GOAL OF THE EXERCISE ▸ Would you return the complete listing below word for word?

DATASET CONTENT ▸
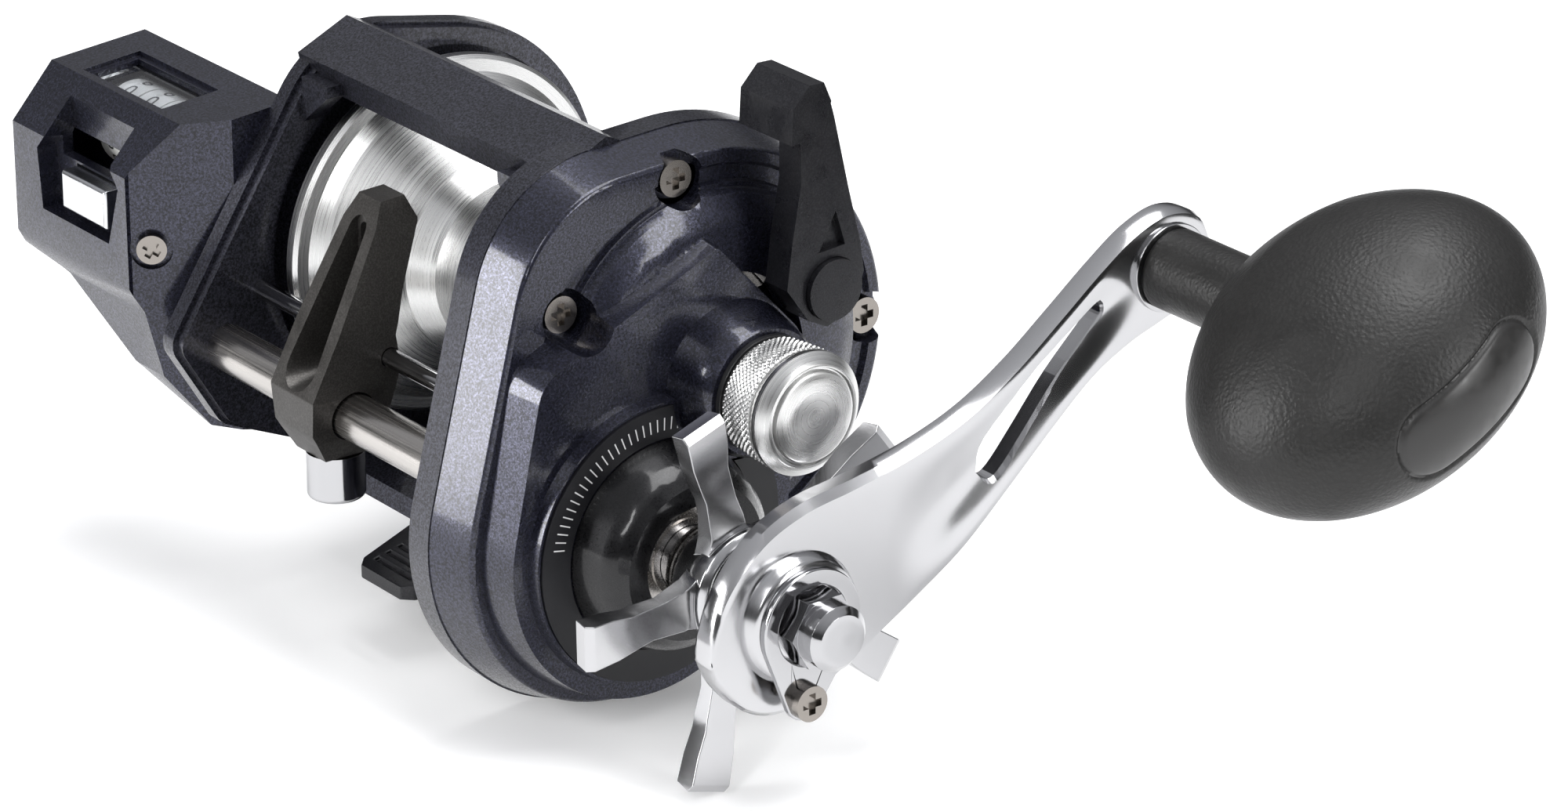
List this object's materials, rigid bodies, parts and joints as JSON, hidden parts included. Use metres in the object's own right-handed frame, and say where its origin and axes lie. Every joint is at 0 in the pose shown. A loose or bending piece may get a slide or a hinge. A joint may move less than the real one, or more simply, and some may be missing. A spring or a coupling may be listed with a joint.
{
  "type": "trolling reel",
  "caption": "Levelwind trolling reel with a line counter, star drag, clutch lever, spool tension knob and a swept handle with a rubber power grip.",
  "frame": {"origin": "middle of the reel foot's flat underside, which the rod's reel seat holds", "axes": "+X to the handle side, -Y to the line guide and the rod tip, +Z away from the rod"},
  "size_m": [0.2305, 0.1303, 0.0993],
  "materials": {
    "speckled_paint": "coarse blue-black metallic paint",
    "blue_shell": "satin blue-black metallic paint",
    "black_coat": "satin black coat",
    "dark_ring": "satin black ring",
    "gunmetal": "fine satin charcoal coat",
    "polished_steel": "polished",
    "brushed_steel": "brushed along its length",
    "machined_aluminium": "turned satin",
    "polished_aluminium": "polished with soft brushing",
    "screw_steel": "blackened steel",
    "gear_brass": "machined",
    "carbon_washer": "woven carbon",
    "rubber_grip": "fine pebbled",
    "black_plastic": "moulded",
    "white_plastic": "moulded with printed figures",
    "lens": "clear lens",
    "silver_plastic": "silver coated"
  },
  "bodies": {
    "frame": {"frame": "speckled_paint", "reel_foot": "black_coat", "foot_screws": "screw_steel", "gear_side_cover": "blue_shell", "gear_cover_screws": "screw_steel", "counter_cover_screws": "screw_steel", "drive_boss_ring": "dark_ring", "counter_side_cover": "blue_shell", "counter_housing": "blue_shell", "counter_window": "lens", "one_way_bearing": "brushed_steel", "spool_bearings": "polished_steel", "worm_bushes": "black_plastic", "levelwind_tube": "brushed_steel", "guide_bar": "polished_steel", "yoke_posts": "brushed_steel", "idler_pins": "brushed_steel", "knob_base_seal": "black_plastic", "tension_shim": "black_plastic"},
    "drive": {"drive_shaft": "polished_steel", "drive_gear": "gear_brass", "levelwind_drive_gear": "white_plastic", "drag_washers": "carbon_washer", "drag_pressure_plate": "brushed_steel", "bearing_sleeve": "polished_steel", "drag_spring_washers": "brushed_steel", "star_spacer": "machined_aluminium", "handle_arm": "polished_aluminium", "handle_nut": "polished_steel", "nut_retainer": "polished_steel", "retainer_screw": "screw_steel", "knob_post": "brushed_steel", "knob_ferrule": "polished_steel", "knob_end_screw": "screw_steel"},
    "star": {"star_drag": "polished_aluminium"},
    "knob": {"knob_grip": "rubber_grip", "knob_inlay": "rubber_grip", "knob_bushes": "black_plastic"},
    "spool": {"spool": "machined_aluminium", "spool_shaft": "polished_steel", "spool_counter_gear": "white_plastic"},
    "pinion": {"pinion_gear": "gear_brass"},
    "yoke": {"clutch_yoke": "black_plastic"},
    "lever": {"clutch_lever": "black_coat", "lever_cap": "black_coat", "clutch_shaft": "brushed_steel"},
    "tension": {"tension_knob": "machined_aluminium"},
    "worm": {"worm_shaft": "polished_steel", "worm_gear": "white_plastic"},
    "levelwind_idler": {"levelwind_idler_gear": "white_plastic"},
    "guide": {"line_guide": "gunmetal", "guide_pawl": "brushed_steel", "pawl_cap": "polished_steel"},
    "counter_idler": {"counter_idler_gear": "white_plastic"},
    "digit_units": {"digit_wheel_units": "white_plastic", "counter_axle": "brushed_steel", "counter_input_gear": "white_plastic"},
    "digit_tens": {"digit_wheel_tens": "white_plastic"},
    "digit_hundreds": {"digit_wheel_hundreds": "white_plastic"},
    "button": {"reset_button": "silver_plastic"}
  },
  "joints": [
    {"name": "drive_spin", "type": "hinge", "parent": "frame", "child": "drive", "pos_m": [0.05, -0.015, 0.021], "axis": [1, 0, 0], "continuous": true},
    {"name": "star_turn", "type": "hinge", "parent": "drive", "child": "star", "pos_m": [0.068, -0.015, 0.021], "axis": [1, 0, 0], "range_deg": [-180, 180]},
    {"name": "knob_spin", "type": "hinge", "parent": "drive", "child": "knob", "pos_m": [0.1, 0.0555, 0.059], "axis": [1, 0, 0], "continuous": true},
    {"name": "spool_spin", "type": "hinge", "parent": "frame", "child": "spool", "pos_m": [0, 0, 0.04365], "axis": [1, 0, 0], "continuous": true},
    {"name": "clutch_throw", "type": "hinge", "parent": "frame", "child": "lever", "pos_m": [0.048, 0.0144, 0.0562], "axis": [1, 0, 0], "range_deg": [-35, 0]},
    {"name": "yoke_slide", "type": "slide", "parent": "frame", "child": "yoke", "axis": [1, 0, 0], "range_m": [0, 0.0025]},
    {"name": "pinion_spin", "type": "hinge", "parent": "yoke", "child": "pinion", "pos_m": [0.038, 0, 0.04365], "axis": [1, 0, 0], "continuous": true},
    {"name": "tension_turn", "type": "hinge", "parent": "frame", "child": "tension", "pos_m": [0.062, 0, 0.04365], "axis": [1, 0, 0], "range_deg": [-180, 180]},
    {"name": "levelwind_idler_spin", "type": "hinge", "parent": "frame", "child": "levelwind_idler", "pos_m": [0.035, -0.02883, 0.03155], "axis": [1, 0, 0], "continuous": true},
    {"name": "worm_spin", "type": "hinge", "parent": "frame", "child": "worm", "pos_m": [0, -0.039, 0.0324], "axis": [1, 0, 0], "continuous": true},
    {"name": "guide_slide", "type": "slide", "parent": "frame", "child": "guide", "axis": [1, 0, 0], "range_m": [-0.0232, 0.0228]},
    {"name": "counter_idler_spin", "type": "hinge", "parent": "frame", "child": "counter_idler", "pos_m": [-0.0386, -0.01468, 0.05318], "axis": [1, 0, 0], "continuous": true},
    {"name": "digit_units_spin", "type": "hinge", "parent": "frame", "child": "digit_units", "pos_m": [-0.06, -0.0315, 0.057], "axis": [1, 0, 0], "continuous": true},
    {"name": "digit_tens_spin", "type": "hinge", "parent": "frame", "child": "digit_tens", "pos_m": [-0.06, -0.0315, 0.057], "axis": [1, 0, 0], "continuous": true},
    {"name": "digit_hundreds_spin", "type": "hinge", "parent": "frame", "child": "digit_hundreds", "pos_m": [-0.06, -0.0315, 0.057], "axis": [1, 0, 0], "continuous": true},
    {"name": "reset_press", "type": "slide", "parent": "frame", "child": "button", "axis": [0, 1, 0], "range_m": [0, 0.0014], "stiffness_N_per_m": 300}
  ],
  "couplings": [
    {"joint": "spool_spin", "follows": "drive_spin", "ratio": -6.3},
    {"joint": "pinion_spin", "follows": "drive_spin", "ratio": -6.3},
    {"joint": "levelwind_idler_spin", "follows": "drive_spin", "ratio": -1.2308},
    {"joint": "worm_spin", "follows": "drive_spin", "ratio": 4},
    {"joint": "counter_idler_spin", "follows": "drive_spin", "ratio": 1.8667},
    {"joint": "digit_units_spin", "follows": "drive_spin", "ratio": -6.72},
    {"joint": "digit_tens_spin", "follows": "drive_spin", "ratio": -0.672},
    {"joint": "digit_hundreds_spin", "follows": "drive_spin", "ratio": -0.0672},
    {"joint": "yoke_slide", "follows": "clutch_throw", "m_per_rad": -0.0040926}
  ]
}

COMPLETE ANSWER ▸
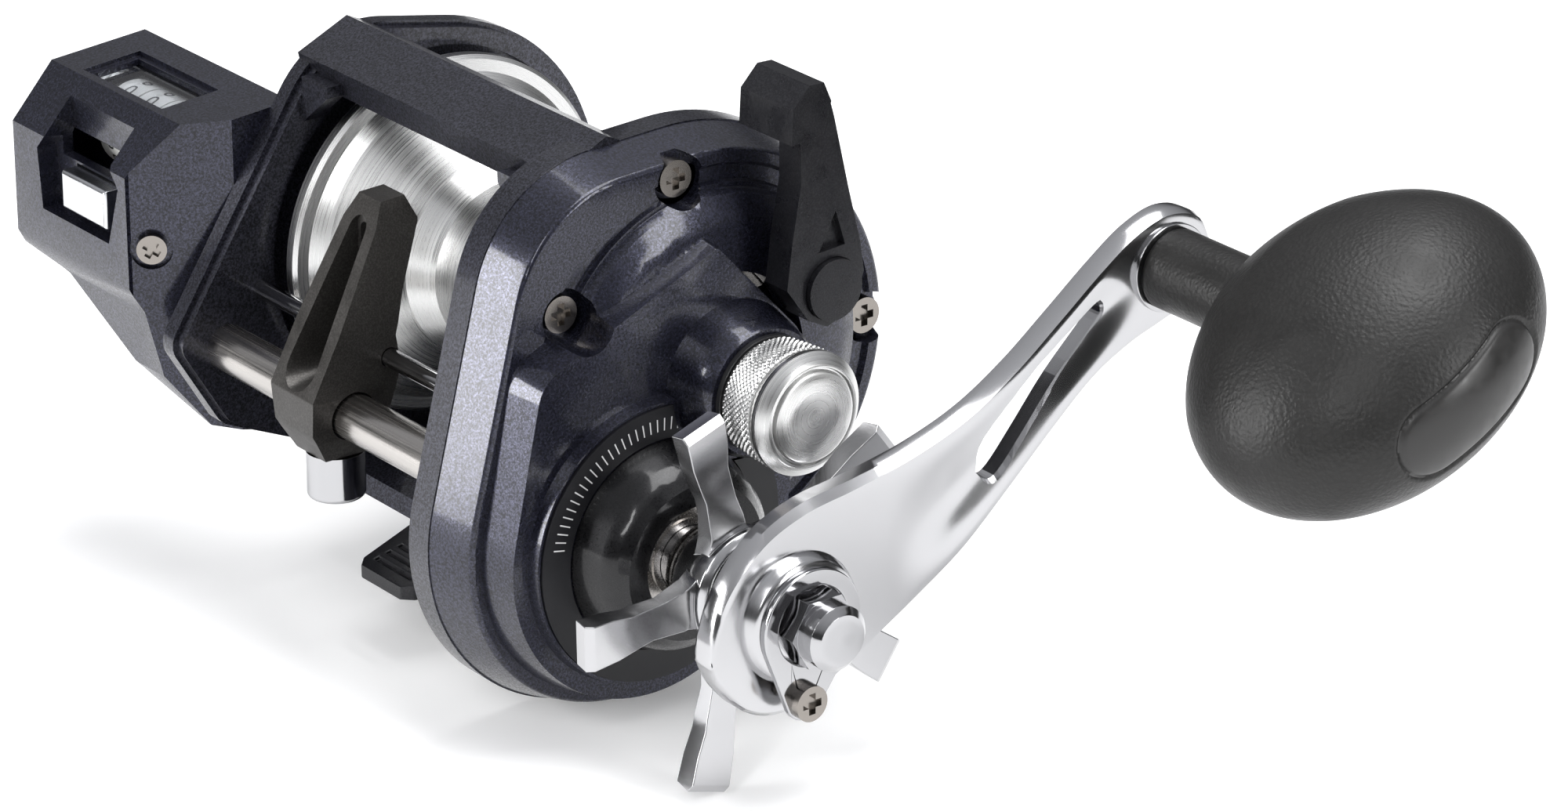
List this object's materials, rigid bodies, parts and joints as JSON, hidden parts included. Use metres in the object's own right-handed frame, and say where its origin and axes lie. Every joint is at 0 in the pose shown. A loose or bending piece may get a slide or a hinge. A joint may move less than the real one, or more simply, and some may be missing. A spring or a coupling may be listed with a joint.
{
  "type": "trolling reel",
  "caption": "Levelwind trolling reel with a line counter, star drag, clutch lever, spool tension knob and a swept handle with a rubber power grip.",
  "frame": {"origin": "middle of the reel foot's flat underside, which the rod's reel seat holds", "axes": "+X to the handle side, -Y to the line guide and the rod tip, +Z away from the rod"},
  "size_m": [0.2305, 0.1303, 0.0993],
  "materials": {
    "speckled_paint": "coarse blue-black metallic paint",
    "blue_shell": "satin blue-black metallic paint",
    "black_coat": "satin black coat",
    "dark_ring": "satin black ring",
    "gunmetal": "fine satin charcoal coat",
    "polished_steel": "polished",
    "brushed_steel": "brushed along its length",
    "machined_aluminium": "turned satin",
    "polished_aluminium": "polished with soft brushing",
    "screw_steel": "blackened steel",
    "gear_brass": "machined",
    "carbon_washer": "woven carbon",
    "rubber_grip": "fine pebbled",
    "black_plastic": "moulded",
    "white_plastic": "moulded with printed figures",
    "lens": "clear lens",
    "silver_plastic": "silver coated"
  },
  "bodies": {
    "frame": {"frame": "speckled_paint", "reel_foot": "black_coat", "foot_screws": "screw_steel", "gear_side_cover": "blue_shell", "gear_cover_screws": "screw_steel", "counter_cover_screws": "screw_steel", "drive_boss_ring": "dark_ring", "counter_side_cover": "blue_shell", "counter_housing": "blue_shell", "counter_window": "lens", "one_way_bearing": "brushed_steel", "spool_bearings": "polished_steel", "worm_bushes": "black_plastic", "levelwind_tube": "brushed_steel", "guide_bar": "polished_steel", "yoke_posts": "brushed_steel", "idler_pins": "brushed_steel", "knob_base_seal": "black_plastic", "tension_shim": "black_plastic"},
    "drive": {"drive_shaft": "polished_steel", "drive_gear": "gear_brass", "levelwind_drive_gear": "white_plastic", "drag_washers": "carbon_washer", "drag_pressure_plate": "brushed_steel", "bearing_sleeve": "polished_steel", "drag_spring_washers": "brushed_steel", "star_spacer": "machined_aluminium", "handle_arm": "polished_aluminium", "handle_nut": "polished_steel", "nut_retainer": "polished_steel", "retainer_screw": "screw_steel", "knob_post": "brushed_steel", "knob_ferrule": "polished_steel", "knob_end_screw": "screw_steel"},
    "star": {"star_drag": "polished_aluminium"},
    "knob": {"knob_grip": "rubber_grip", "knob_inlay": "rubber_grip", "knob_bushes": "black_plastic"},
    "spool": {"spool": "machined_aluminium", "spool_shaft": "polished_steel", "spool_counter_gear": "white_plastic"},
    "pinion": {"pinion_gear": "gear_brass"},
    "yoke": {"clutch_yoke": "black_plastic"},
    "lever": {"clutch_lever": "black_coat", "lever_cap": "black_coat", "clutch_shaft": "brushed_steel"},
    "tension": {"tension_knob": "machined_aluminium"},
    "worm": {"worm_shaft": "polished_steel", "worm_gear": "white_plastic"},
    "levelwind_idler": {"levelwind_idler_gear": "white_plastic"},
    "guide": {"line_guide": "gunmetal", "guide_pawl": "brushed_steel", "pawl_cap": "polished_steel"},
    "counter_idler": {"counter_idler_gear": "white_plastic"},
    "digit_units": {"digit_wheel_units": "white_plastic", "counter_axle": "brushed_steel", "counter_input_gear": "white_plastic"},
    "digit_tens": {"digit_wheel_tens": "white_plastic"},
    "digit_hundreds": {"digit_wheel_hundreds": "white_plastic"},
    "button": {"reset_button": "silver_plastic"}
  },
  "joints": [
    {"name": "drive_spin", "type": "hinge", "parent": "frame", "child": "drive", "pos_m": [0.05, -0.015, 0.021], "axis": [1, 0, 0], "continuous": true},
    {"name": "star_turn", "type": "hinge", "parent": "drive", "child": "star", "pos_m": [0.068, -0.015, 0.021], "axis": [1, 0, 0], "range_deg": [-180, 180]},
    {"name": "knob_spin", "type": "hinge", "parent": "drive", "child": "knob", "pos_m": [0.1, 0.0555, 0.059], "axis": [1, 0, 0], "continuous": true},
    {"name": "spool_spin", "type": "hinge", "parent": "frame", "child": "spool", "pos_m": [0, 0, 0.04365], "axis": [1, 0, 0], "continuous": true},
    {"name": "clutch_throw", "type": "hinge", "parent": "frame", "child": "lever", "pos_m": [0.048, 0.0144, 0.0562], "axis": [1, 0, 0], "range_deg": [-35, 0]},
    {"name": "yoke_slide", "type": "slide", "parent": "frame", "child": "yoke", "axis": [1, 0, 0], "range_m": [0, 0.0025]},
    {"name": "pinion_spin", "type": "hinge", "parent": "yoke", "child": "pinion", "pos_m": [0.038, 0, 0.04365], "axis": [1, 0, 0], "continuous": true},
    {"name": "tension_turn", "type": "hinge", "parent": "frame", "child": "tension", "pos_m": [0.062, 0, 0.04365], "axis": [1, 0, 0], "range_deg": [-180, 180]},
    {"name": "levelwind_idler_spin", "type": "hinge", "parent": "frame", "child": "levelwind_idler", "pos_m": [0.035, -0.02883, 0.03155], "axis": [1, 0, 0], "continuous": true},
    {"name": "worm_spin", "type": "hinge", "parent": "frame", "child": "worm", "pos_m": [0, -0.039, 0.0324], "axis": [1, 0, 0], "continuous": true},
    {"name": "guide_slide", "type": "slide", "parent": "frame", "child": "guide", "axis": [1, 0, 0], "range_m": [-0.0232, 0.0228]},
    {"name": "counter_idler_spin", "type": "hinge", "parent": "frame", "child": "counter_idler", "pos_m": [-0.0386, -0.01468, 0.05318], "axis": [1, 0, 0], "continuous": true},
    {"name": "digit_units_spin", "type": "hinge", "parent": "frame", "child": "digit_units", "pos_m": [-0.06, -0.0315, 0.057], "axis": [1, 0, 0], "continuous": true},
    {"name": "digit_tens_spin", "type": "hinge", "parent": "frame", "child": "digit_tens", "pos_m": [-0.06, -0.0315, 0.057], "axis": [1, 0, 0], "continuous": true},
    {"name": "digit_hundreds_spin", "type": "hinge", "parent": "frame", "child": "digit_hundreds", "pos_m": [-0.06, -0.0315, 0.057], "axis": [1, 0, 0], "continuous": true},
    {"name": "reset_press", "type": "slide", "parent": "frame", "child": "button", "axis": [0, 1, 0], "range_m": [0, 0.0014], "stiffness_N_per_m": 300}
  ],
  "couplings": [
    {"joint": "spool_spin", "follows": "drive_spin", "ratio": -6.3},
    {"joint": "pinion_spin", "follows": "drive_spin", "ratio": -6.3},
    {"joint": "levelwind_idler_spin", "follows": "drive_spin", "ratio": -1.2308},
    {"joint": "worm_spin", "follows": "drive_spin", "ratio": 4},
    {"joint": "counter_idler_spin", "follows": "drive_spin", "ratio": 1.8667},
    {"joint": "digit_units_spin", "follows": "drive_spin", "ratio": -6.72},
    {"joint": "digit_tens_spin", "follows": "drive_spin", "ratio": -0.672},
    {"joint": "digit_hundreds_spin", "follows": "drive_spin", "ratio": -0.0672},
    {"joint": "yoke_slide", "follows": "clutch_throw", "m_per_rad": -0.0040926}
  ]
}